– Здоров ли?
Обернулся – Гришка Лоскут.
Прямо с утра хмур. Борода спуталась, ноздри вывернуты.
А из-за Гришки выглянул, хлопнув дверью, Косой. Этот худой, веселый, положил крест:
– Ну, смердит из казенки!
– А ты чего ждал?
– Я-то ничего, – ухмыльнулся Косой и тоже вспомнил: – Да уж очень богатая у помяса кукашка! Это при носоручине-то, да?
Федька Кафтанов выглянул на крыльцо и услышал слова Косого.
– Да ты что говоришь? Какая богатая кукашка? Да ну! – Подчеркнул свои слова презрительным жестом. – Такой она только кажется. А сама поношена, побита. Плешиветь скоро начнет. Я точно знаю, потому как терплю на ней поруху.

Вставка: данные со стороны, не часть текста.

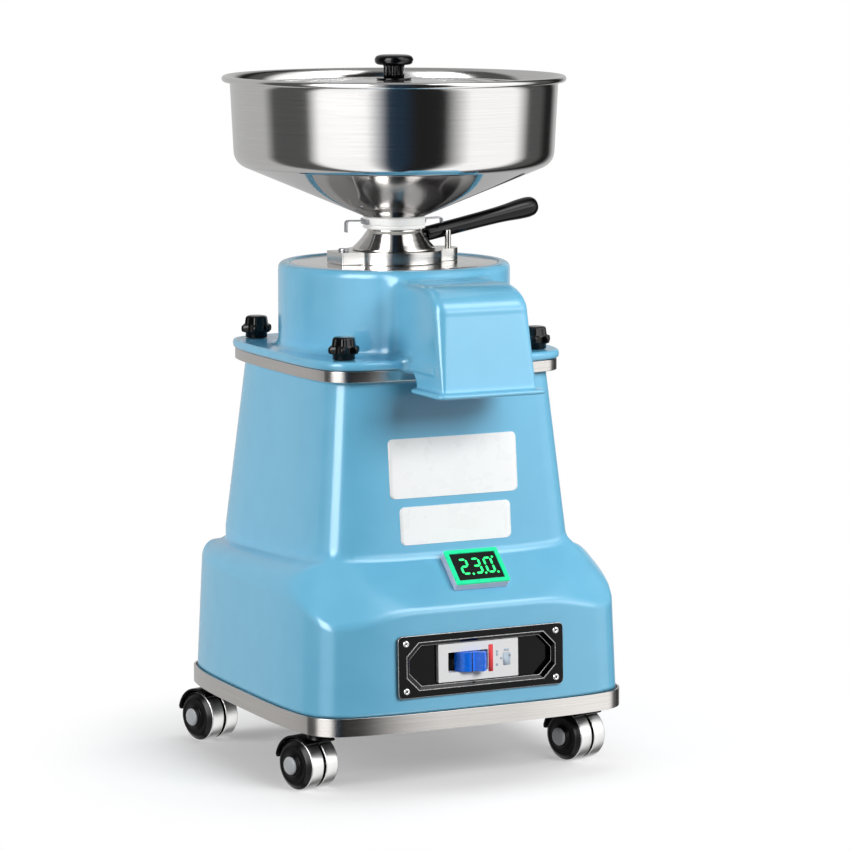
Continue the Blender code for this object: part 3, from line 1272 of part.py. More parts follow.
def make_fan():
    """The cooling fan under the motor: a hub, a disc and upright blades."""
    hub = [circle(FAN_HUB_RADIUS, SHAFT_STEPS), circle(SHAFT_RADIUS + GAP, SHAFT_STEPS)]
    fan = outline_mesh("cooling_fan", hub, FAN_HUB_HEIGHT)
    fan = place("cooling_fan", fan, black_plastic(), at=on_shaft(shaft_low))
    root = FAN_HUB_RADIUS - FAN_DISC_THICKNESS
    disc_z = fan_top - 2 * FAN_DISC_THICKNESS
    disc_loops = [circle(FAN_RADIUS, INNER_STEPS), circle(root, SHAFT_STEPS)]
    disc = outline_mesh("fan_disc", disc_loops, FAN_DISC_THICKNESS)
    join(fan, place("fan_disc", disc, at=on_shaft(disc_z)))
    half = FAN_BLADE_THICKNESS / 2
    low, high = shaft_low + FAN_DISC_THICKNESS, disc_z + FAN_DISC_THICKNESS / 2
    for i in range(FAN_BLADES):
        name = f"fan_blade_{i + 1}"
        blade = block_mesh(name, (root, -half, low), (FAN_RADIUS - FAN_DISC_THICKNESS, half, high))
        join(fan, place(name, blade, at=on_shaft(), turn=(0, 0, 2 * pi * i / FAN_BLADES)))


def wheel_profile():
    """A caster wheel as (radius, distance from the caster's middle): tread inside, black face outside."""
    bore = AXLE_RADIUS + GAP
    face = tread_end + WHEEL_FACE_DEPTH
    return [
        (bore, wheel_outer_face),
        (WHEEL_HUB_RADIUS, wheel_outer_face),
        (WHEEL_HUB_RADIUS, face),
        (WHEEL_FACE_RADIUS, face),
        (WHEEL_RADIUS - TREAD_EDGE, tread_end),
        (WHEEL_RADIUS, tread_end - TREAD_EDGE),
        (WHEEL_RADIUS, wheel_inner_face),
        (bore, wheel_inner_face),
    ]


def hood_profile():
    """The hood from the side: an arc over the wheels, closed by the round web that holds the axle."""
    over = arc((0, 0), (hood_outer, hood_outer), HOOD_REAR_ANGLE, HOOD_FRONT_ANGLE, HOOD_STEPS)
    under = arc((0, 0), (WEB_RADIUS, WEB_RADIUS), HOOD_FRONT_ANGLE, HOOD_REAR_ANGLE + 2 * pi, HOOD_STEPS)
    return over + under


def make_caster(name, x, y):
    """One caster: fixed plate and stem, and a swivelling hood whose axle carries two separate wheels."""
    profile = [
        (0, MOUNT_PLATE_THICKNESS),
        (MOUNT_PLATE_RADIUS, MOUNT_PLATE_THICKNESS),
        (MOUNT_PLATE_RADIUS, 0),
        (STEM_RADIUS, 0),
        (STEM_RADIUS, -STEM_LENGTH),
        (0, -STEM_LENGTH),
    ]
    dark = finish("dark_steel", DARK_STEEL, 0.35, 1.0)
    turned("caster_mount_" + name, profile, SMALL_STEPS, dark, at=(x, y, mount_plate_low))

    swivel = station("caster_swivel_" + name, (x, y, wheel_center_z), (0, 0, CASTER_TURN))
    hub = station("caster_hub_" + name, (0, CASTER_TRAIL, 0), parent=swivel)
    sideways = (pi / 2, 0, pi / 2)
    half_hood = tread_end + HOOD_OVERHANG
    shell = outline_mesh("caster_hood_" + name, [hood_profile()], 2 * half_hood)
    across = (-half_hood, 0, 0)
    hood = place("caster_hood_" + name, shell, black_plastic(), at=across, turn=sideways, parent=hub)
    boss_top = caster_boss_top - wheel_center_z
    boss = rod_mesh("hood_boss_" + name, CASTER_BOSS_RADIUS, WHEEL_RADIUS / 2, boss_top, SMALL_STEPS)
    join(hood, place("hood_boss_" + name, boss, parent=swivel))
    for side in (-1, 1):
        tag = f"wheel_space_{name}_{'left' if side < 0 else 'right'}"
        ends = sorted((side * half_web, side * (half_hood + OVERRUN)))
        cut(hood, place(tag, rod_mesh(tag, hood_inner, *ends, 2 * WHEEL_STEPS), turn=sideways, parent=hub))
    axle_hole = rod_mesh("axle_hole_" + name, AXLE_RADIUS + GAP, -half_hood, half_hood, SMALL_STEPS)
    stem_low = mount_plate_low - STEM_LENGTH - GAP - wheel_center_z
    stem_hole = rod_mesh("stem_hole_" + name, STEM_RADIUS + GAP, stem_low, mount_plate_low, SMALL_STEPS)
    cut(
        hood,
        place("axle_hole_" + name, axle_hole, turn=sideways, parent=hub),
        place("stem_hole_" + name, stem_hole, parent=swivel),
    )

    cap_inner = axle_half - HUB_CAP_THICKNESS
    profile = [
        (0, axle_half),
        (HUB_CAP_RADIUS, axle_half),
        (HUB_CAP_RADIUS, cap_inner),
        (AXLE_RADIUS, cap_inner),
        (AXLE_RADIUS, -cap_inner),
        (HUB_CAP_RADIUS, -cap_inner),
        (HUB_CAP_RADIUS, -axle_half),
        (0, -axle_half),
    ]
    grey = finish("hub_grey", HUB_GREY, 0.35)
    turned("caster_axle_" + name, profile, SMALL_STEPS, grey, turn=(0, pi / 2, 0), parent=hub)
    phase = pi / WHEEL_STEPS
    for side, label in ((-1, "left"), (1, "right")):
        turn = (0, side * pi / 2, 0)
        wheel = f"caster_wheel_{name}_{label}"
        turned(wheel, wheel_profile(), WHEEL_STEPS, brushed_steel(), phase=phase, turn=turn, parent=hub)


def make_casters():
    make_caster("left_front", -caster_spread, -caster_front)
    make_caster("right_front", caster_spread, -caster_front)
    make_caster("left_rear", -caster_spread, caster_rear)
    make_caster("right_rear", caster_spread, caster_rear)


def main():
    start_file()
    make_base()
    panel = panel_station()
    make_housing(panel)
    make_switch_panel(panel)
    make_meter()
    make_chamber_plate()
    make_chamber_cover()
    make_clamp_knobs()
    make_adjuster()
    make_feed_ring()
    make_hopper()
    make_lid()
    make_stones()
    make_motor()
    make_casters()
    bpy.context.view_layer.update()


main()
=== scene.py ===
from math import atan2, cos, pi, radians, sin, sqrt

import bmesh
import bpy
import numpy as np
from mathutils import Matrix, Vector


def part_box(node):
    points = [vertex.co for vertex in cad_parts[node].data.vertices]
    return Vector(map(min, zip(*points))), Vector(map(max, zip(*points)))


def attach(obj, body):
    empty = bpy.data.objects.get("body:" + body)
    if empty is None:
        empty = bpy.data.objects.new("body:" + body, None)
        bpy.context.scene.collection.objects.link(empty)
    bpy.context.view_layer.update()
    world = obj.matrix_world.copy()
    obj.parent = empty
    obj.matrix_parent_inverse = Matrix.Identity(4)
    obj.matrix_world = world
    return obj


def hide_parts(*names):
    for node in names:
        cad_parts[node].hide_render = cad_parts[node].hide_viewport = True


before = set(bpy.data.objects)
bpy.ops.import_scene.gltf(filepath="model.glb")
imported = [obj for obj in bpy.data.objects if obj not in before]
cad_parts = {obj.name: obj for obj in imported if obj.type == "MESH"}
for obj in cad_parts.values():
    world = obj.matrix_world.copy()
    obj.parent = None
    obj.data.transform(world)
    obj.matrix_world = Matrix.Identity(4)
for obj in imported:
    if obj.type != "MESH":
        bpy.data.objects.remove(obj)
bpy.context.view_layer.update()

# Metres, +Z up, the spout side facing -Y. Sizes that the source of the part states are repeated here.
SHAFT_Y = 0.0220
SHEET = 0.0012
SEAT_GAP = 0.0003

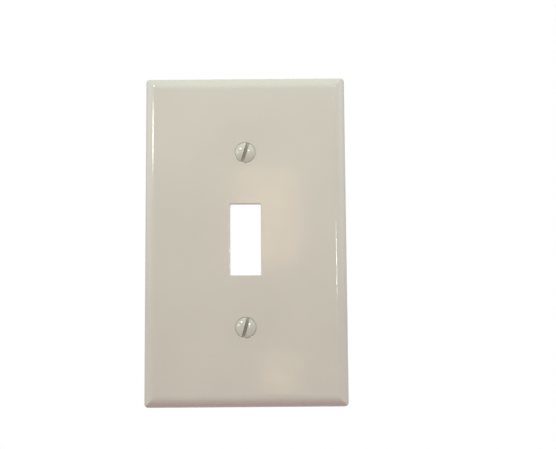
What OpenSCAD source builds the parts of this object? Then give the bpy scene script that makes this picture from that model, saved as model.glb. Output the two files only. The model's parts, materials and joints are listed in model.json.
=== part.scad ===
// Single-gang wall plate for a toggle switch, with its two mounting screws
// and the push-on rings that keep the screws in a loose plate.
// The origin is on the wall plane, midway between the screws.
// +X is right as seen from the room, +Y goes into the wall and +Z is up.

/* [Plate] */
// Width of the plate
plate_w = 69.85; // [66:0.05:90]
// Height of the plate
plate_h = 114.3; // [106:0.1:140]
// Depth from the wall to the front face
plate_depth = 5.6; // [5:0.1:7]
// Radius of the rolled edge
roll_r = 4.4; // [3:0.1:4.8]
// Radius of the four corners of the outline
corner_r = 1.5; // [0.8:0.1:3]
// Thickness of the front web
web_t = 2.3; // [1.8:0.1:2.6]
// Thickness of the side walls
wall_t = 2.2; // [1.6:0.1:2.8]

/* [Toggle opening] */
// Width of the opening
toggle_w = 10.6; // [9.6:0.1:12]
// Height of the opening
toggle_h = 24.6; // [22:0.1:27]
// Width of the lip round the opening, on the back
lip_w = 1.5; // [0.8:0.1:2.5]

/* [Stiffening] */
// Thickness of the ribs on the back
rib_t = 1.1; // [0.6:0.1:2]
// How far the ribs and the lip stand off the back of the web
rib_h = 0.9; // [0.4:0.1:1]
// Distance of the two upright ribs from the middle
upright_rib_x = 15.5; // [12:0.5:22]
// Distance of the outer pair of cross ribs from the middle
outer_cross_rib_z = 42; // [38:0.5:46]
// Distance of the inner pair of cross ribs from the middle
inner_cross_rib_z = 19; // [16:0.5:24]
// Outer radius of the bosses round the screw holes
boss_r = 4.5; // [4.2:0.1:6]
// How far the bosses stand off the back of the web
boss_h = 1.0; // [0.6:0.1:1]

/* [Screw holes] */
// Distance between the two screws
screw_spacing = 60.325; // [58:0.005:64]
// Radius of the clearance holes
hole_r = 1.98; // [1.9:0.01:2.3]
// Radius of the countersinks at the front face
sink_r = 3.65; // [3.6:0.05:4]
// Full angle of the countersinks and of the screw heads
sink_angle = 82; // [80:1:90]

/* [Screws] */
// Radius of the thread's crests
thread_r = 1.7526; // [1.7:0.0001:1.8]
// Length of the thread behind the wall plane
thread_len = 7.2; // [5:0.1:20]
// Chamfer at the screw's tip
tip_chamfer = 0.4; // [0.2:0.1:0.8]
// Radius of the plain neck between the head and the thread
neck_r = 1.5; // [1.4:0.01:1.6]
// Radius of the head
head_r = 3.45; // [3.2:0.05:3.5]
// How far below the front face the edge of the head starts
head_sink = 0.13; // [0.1:0.01:0.3]
// Height of the head's straight edge
head_edge = 0.2; // [0.1:0.05:0.3]
// Rise of the oval crown above that edge
crown_h = 1.0; // [0.6:0.1:1.2]
// Width of the driver slot
slot_w = 1.1; // [0.9:0.05:1.3]
// Depth of the driver slot below the top of the crown
slot_depth = 1.3; // [0.9:0.1:1.6]
// Lean of the upper screw's slot, clockwise from upright
upper_slot_lean = 17; // [0:1:180]
// Lean of the lower screw's slot, clockwise from upright
lower_slot_lean = 15; // [0:1:180]

/* [Retaining rings] */
// Outer radius of a ring
ring_r = 4.4; // [3.6:0.1:6]
// Thickness of a ring
ring_t = 0.8; // [0.5:0.1:1]
// Distance of a ring from the wall plane
ring_gap = 0.1; // [0.1:0.05:0.2]
// Running clearance between a ring and the screw's neck
ring_clearance = 0.05; // [0.03:0.01:0.1]
// Number of slits that let the ring's fingers spring over the thread
slit_count = 4; // [3:1:6]
// Width of a slit
slit_w = 0.5; // [0.3:0.1:0.8]
// Radius that the slits reach
slit_reach = 3.0; // [2.4:0.1:3.2]

/* [Hidden] */
$fn = 96;
past = 1; // how far a cutter runs past the surface it opens

web_back = plate_depth - web_t; // distance from the wall to the back of the web
inner_roll_r = roll_r - web_t + 0.1;
inner_corner_r = 0.6;
rib_root = 0.5; // how far ribs, lip and bosses are let into the web
rib_end_inset = 0.75 * wall_t; // the ribs' ends are buried in the side walls

flare = tan(sink_angle / 2); // growth in radius of a countersink per unit of height
sink_h = (sink_r - hole_r) / flare;
head_edge_z = plate_depth - head_sink;
cone_h = (head_r - neck_r) / flare;
crown_z = head_edge_z + head_edge;
dome_r = (head_r * head_r + crown_h * crown_h) / (2 * crown_h);
dome_z = crown_z + crown_h - dome_r;
slot_floor = crown_z + crown_h - slot_depth;

plate_colour = [0.86, 0.84, 0.78];
screw_colour = [0.82, 0.81, 0.75];
ring_colour = [0.93, 0.92, 0.88];

// Everything below is drawn face up, with Z out of the wall. on_wall() turns it upright.
module on_wall() {
    rotate([90, 0, 0]) children();
}

// Places children on the upper screw's axis (side 1) or on the lower one's (side -1).
module at_screw(side) {
    translate([0, side * screw_spacing / 2, 0]) children();
}

// Section of a slab whose two front edges are rolled over; it runs down to -below.
module rolled_section(span, depth, roll, below) {
    translate([-span / 2, -below]) square([span, depth - roll + below]);
    translate([roll - span / 2, -below]) square([span - 2 * roll, depth + below]);
    for (side = [-1, 1])
        translate([side * (span / 2 - roll), depth - roll]) circle(r = roll);
}

module rounded_rectangle(w, h, r) {
    square([w - 2 * r, h], center = true);
    square([w, h - 2 * r], center = true);
    for (x = [-1, 1], y = [-1, 1])
        translate([x * (w / 2 - r), y * (h / 2 - r)]) circle(r = r);
}

// A slab with its edges rolled on all four sides, so that they meet in mitres at the corners.
module rolled_slab(w, h, depth, roll, corner, below) {
    intersection() {
        rotate([90, 0, 0]) linear_extrude(h, center = true) rolled_section(w, depth, roll, below);
        rotate([90, 0, 90]) linear_extrude(w, center = true) rolled_section(h, depth, roll, below);
        translate([0, 0, -below]) linear_extrude(depth + below) rounded_rectangle(w, h, corner);
    }
}

module shell() {
    difference() {
        rolled_slab(plate_w, plate_h, plate_depth, roll_r, corner_r, 0);
        rolled_slab(plate_w - 2 * wall_t, plate_h - 2 * wall_t, web_back, inner_roll_r, inner_corner_r, past);
    }
}

// A bar on the back of the web, centred on the origin and let into the web.
module back_bar(w, h) {
    translate([-w / 2, -h / 2, web_back - rib_h]) cube([w, h, rib_h + rib_root]);
}

module ribs() {
    for (x = [-upright_rib_x, upright_rib_x])
        translate([x, 0, 0]) back_bar(rib_t, plate_h - 2 * rib_end_inset);
    for (z = [-outer_cross_rib_z, -inner_cross_rib_z, inner_cross_rib_z, outer_cross_rib_z])
        translate([0, z, 0]) back_bar(plate_w - 2 * rib_end_inset, rib_t);
}

module bosses() {
    for (side = [-1, 1])
        at_screw(side) translate([0, 0, web_back - boss_h]) cylinder(r = boss_r, h = boss_h + rib_root);
}

// Clearance hole with its countersink.
module screw_hole() {
    translate([0, 0, -past]) cylinder(r = hole_r, h = plate_depth + 2 * past);
    translate([0, 0, plate_depth - sink_h])
        cylinder(r1 = hole_r, r2 = sink_r + past * flare, h = sink_h + past);
}

module wall_plate() {
    color(plate_colour) on_wall() difference() {
        union() {
            shell();
            ribs();
            bosses();
            back_bar(toggle_w + 2 * lip_w, toggle_h + 2 * lip_w);
        }
        translate([-toggle_w / 2, -toggle_h / 2, -past]) cube([toggle_w, toggle_h, plate_depth + 2 * past]);
        for (side = [-1, 1]) at_screw(side) screw_hole();
    }
}

// Half section of a screw: X is the radius and Y the distance from the wall.
module screw_section() {
    polygon([
        [0, -thread_len],
        [thread_r - tip_chamfer, -thread_len],
        [thread_r, tip_chamfer - thread_len],
        [thread_r, 0],
        [neck_r, 0],
        [neck_r, head_edge_z - cone_h],
        [head_r, head_edge_z],
        [head_r, crown_z],
        [0, crown_z]
    ]);
    intersection() {
        translate([0, dome_z]) circle(r = dome_r);
        translate([0, crown_z]) square([head_r, crown_h + past]);
    }
}

// Oval-head machine screw with a slot that leans clockwise from upright.
module screw(side, slot_lean) {
    color(screw_colour) on_wall() at_screw(side) difference() {
        rotate_extrude() screw_section();
        rotate(-slot_lean)
            translate([-slot_w / 2, -head_r - past, slot_floor])
                cube([slot_w, 2 * (head_r + past), slot_depth + past]);
    }
}

// Push-on ring: its fingers spring over the thread and then sit round the narrower neck.
module retainer(side) {
    color(ring_colour) on_wall() at_screw(side) translate([0, 0, ring_gap]) difference() {
        cylinder(r = ring_r, h = ring_t);
        translate([0, 0, -past]) cylinder(r = neck_r + ring_clearance, h = ring_t + 2 * past);
        for (i = [0 : slit_count - 1])
            rotate(i * 360 / slit_count)
                translate([0, -slit_w / 2, -past]) cube([slit_reach, slit_w, ring_t + 2 * past]);
    }
}

module upper_screw() { screw(1, upper_slot_lean); }
module lower_screw() { screw(-1, lower_slot_lean); }
module upper_screw_retainer() { retainer(1); }
module lower_screw_retainer() { retainer(-1); }

wall_plate();
upper_screw();
lower_screw();
upper_screw_retainer();
lower_screw_retainer();
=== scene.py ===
"""The looks of a single-gang toggle wall plate with two captive screws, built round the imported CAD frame.

Everything is in metres in the row frame: +X right, +Y into the wall, +Z up, with the wall plane at y = 0.
"""
import json
from math import asin, atan2, cos, pi, radians, sin, sqrt, tan

import bmesh
import bpy
import numpy as np
from mathutils import Euler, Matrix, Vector, geometry


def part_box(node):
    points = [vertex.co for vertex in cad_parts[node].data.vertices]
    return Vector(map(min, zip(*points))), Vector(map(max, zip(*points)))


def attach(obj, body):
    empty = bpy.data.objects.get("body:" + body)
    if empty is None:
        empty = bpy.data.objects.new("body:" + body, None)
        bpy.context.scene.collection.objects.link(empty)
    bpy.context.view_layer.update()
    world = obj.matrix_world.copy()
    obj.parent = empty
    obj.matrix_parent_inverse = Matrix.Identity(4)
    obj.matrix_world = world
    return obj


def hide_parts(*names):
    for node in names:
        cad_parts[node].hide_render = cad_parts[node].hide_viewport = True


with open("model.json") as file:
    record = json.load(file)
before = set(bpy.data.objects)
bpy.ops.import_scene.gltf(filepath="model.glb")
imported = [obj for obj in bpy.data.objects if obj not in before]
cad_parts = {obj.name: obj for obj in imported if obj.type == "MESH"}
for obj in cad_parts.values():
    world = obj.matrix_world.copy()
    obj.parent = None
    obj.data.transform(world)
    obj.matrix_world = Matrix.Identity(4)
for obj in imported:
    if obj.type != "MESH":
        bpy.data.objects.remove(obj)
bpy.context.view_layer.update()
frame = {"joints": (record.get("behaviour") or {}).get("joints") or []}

MM = 0.001

# ---- driving dimensions, from the frame where it has them ----
plate_low, plate_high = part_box("wall_plate")
PLATE_W = plate_high.x - plate_low.x
PLATE_H = plate_high.z - plate_low.z
DEPTH = -plate_low.y  # from the wall plane to the front face
WEB_BACK = DEPTH - 2.3 * MM  # from the wall plane to the back of the web
WALL_T = 2.2 * MM
ROLL_R = 4.4 * MM
INNER_ROLL_R = 2.2 * MM
CORNER_R = 1.5 * MM
INNER_CORNER_R = 0.6 * MM
MITRE_R = 0.3 * MM  # rounding where two rolled edges meet
EDGE_R = 0.25 * MM  # small fillets on the moulding

TOGGLE_W, TOGGLE_H = 10.6 * MM, 24.6 * MM
TOGGLE_CORNER_R = 0.4 * MM
LIP_W = 1.5 * MM
RIB_T, RIB_H = 1.1 * MM, 0.9 * MM
RIB_ROOT, RIB_DRAFT = 0.5 * MM, 0.06 * MM  # how far a rib is let into the web, and its draft to there
RIB_INSET = 0.75 * WALL_T  # the ribs' ends are buried in the side walls
UPRIGHT_RIB_X = 15.5 * MM
CROSS_RIB_Z = (19 * MM, 42 * MM)
EJECTOR_R, EJECTOR_DEPTH = 2.1 * MM, 0.12 * MM
EJECTOR_X = 24.5 * MM
EJECTOR_Z = [z * MM for z in (-48, -30, 0, 30, 48)]

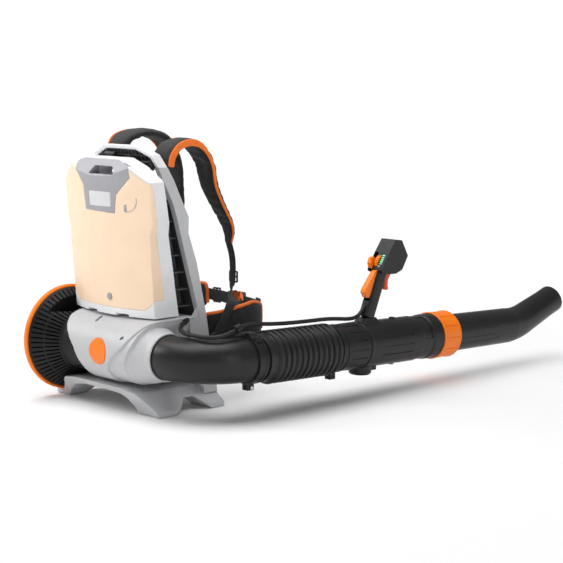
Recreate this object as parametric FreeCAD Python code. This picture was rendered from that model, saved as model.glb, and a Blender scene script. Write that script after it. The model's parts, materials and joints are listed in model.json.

Объяснил, отворачивая хитрые глаза:
– Вы вчера как уснули, так Лисай пристал ко мне. Спать прямо не дал. Уж он и так, и этак. Ну, шепчет, понравилась мне твоя ровдужная дошка, Кафтанов. Разношенная, крепкая, видно, что шилась на крепкого человека. Отдай, дескать, мне свою дошку. Я, говорит, давно мечтал ходить в такой. А ты, говорит, бери в обмен мою кукашку, мне она надоела.
Помолчал, солидно пригладил бороду:
– Я согласился.
– Ну дурак Лисай! – завистливо выдохнул Косой.
Выходили и другие казаки на крыльцо. Привыкая к зимовью, толкались, посмеивались над дураком помясом. Кафтанову никто не верил: побил, наверно, помяса Федька. С некоторым особенным смыслом косились на Свешникова: что на такое скажет передовщик?
– А вон и помяс!
Со стороны дымящейся черной и одновременно синей, как грозовое небо, реки к зимовью напористо шел верховой олень с двумя вьючными сумами на коричневых боках. Рядом семенил Лисай. Подпрыгивал, как птица, прихрамывал, вскидывал длинными руками, но семенил бодро. И бедно, очень бедно выглядела на нем потертая и короткая кафтановская дошка.
– Ишь, вырядился! – посмеивались казаки. – Что такое везет? Неужто всем, как Федьке, хочет поменять дошки на собольи шубы?
Микуня еще издали крикнул: «Здоров ли?»
Помяс, трепеща, болезненно вихляясь, быстро перекрестился. На Гришку Лоскута и на Кафтанова глянул с ужасом. Длинной рукой похлопал по сумам:
– Носоручину привез. Для собачек.
– Зачем один ходил? – сердито спросил Свешников.
– А пожалел тебя. Ты хорошо спал. Ну ровно робенок.
– «Робенок»! – рассердился Свешников. – Ты за такое снова пойдешь. Прямо сейчас.
Не слушая причитаний помяса, крикнул Гришке готовить собак. Заодно обругал Кафтанова: ты убогих, дескать, обираешь, Федька!
Кафтанов ухмыльнулся: «А мы с помясом по-доброму. Сам спроси».
Свешников отвернулся. Его нетерпение жгло. Нетерпение увидеть старинного зверя! Наяву убедиться, что не придуман, что действительно существует, что не зря привел людей в дикую сендуху. И собаки будто чувствовали нетерпение передовщика – сразу взяли в разгон. Помяс, вцепившись в дугу барана, только пугливо оглядывался, шалел от скорости, тряс неряшливой бородой, все порывался что-то сообщить Свешникову, а мимо так и неслись то курульчик на высоком пне, то крест в наклон. И одна за другой – траурные ондуши.
Гнали к реке по следу учуга.
Река ледяная, страшная, вся в разводах, распухла, посинела как утопленник за последние дни. Тёмно и тяжело колебалась под самым обрывом, а дальше виднелась еще одна полоса воды, выкатывающейся на лед.
А на сухой ондуше – орел. Поворачивает голову в профиль. Смотрит, не моргая, круглым, как бы бельмастым глазом. Потом снова быстро поворачивает голову, смотрит другим. Ну прямо двуглавый, опешил Свешников. Утверждается государство.
– Река тут как направляется? – крикнул помясу.
– А на полночь, – затрепетал помяс.
– Коч может подойти снизу?
– С моря? Дойдет.
– А писаных много? Сердиты или мяхки нравом?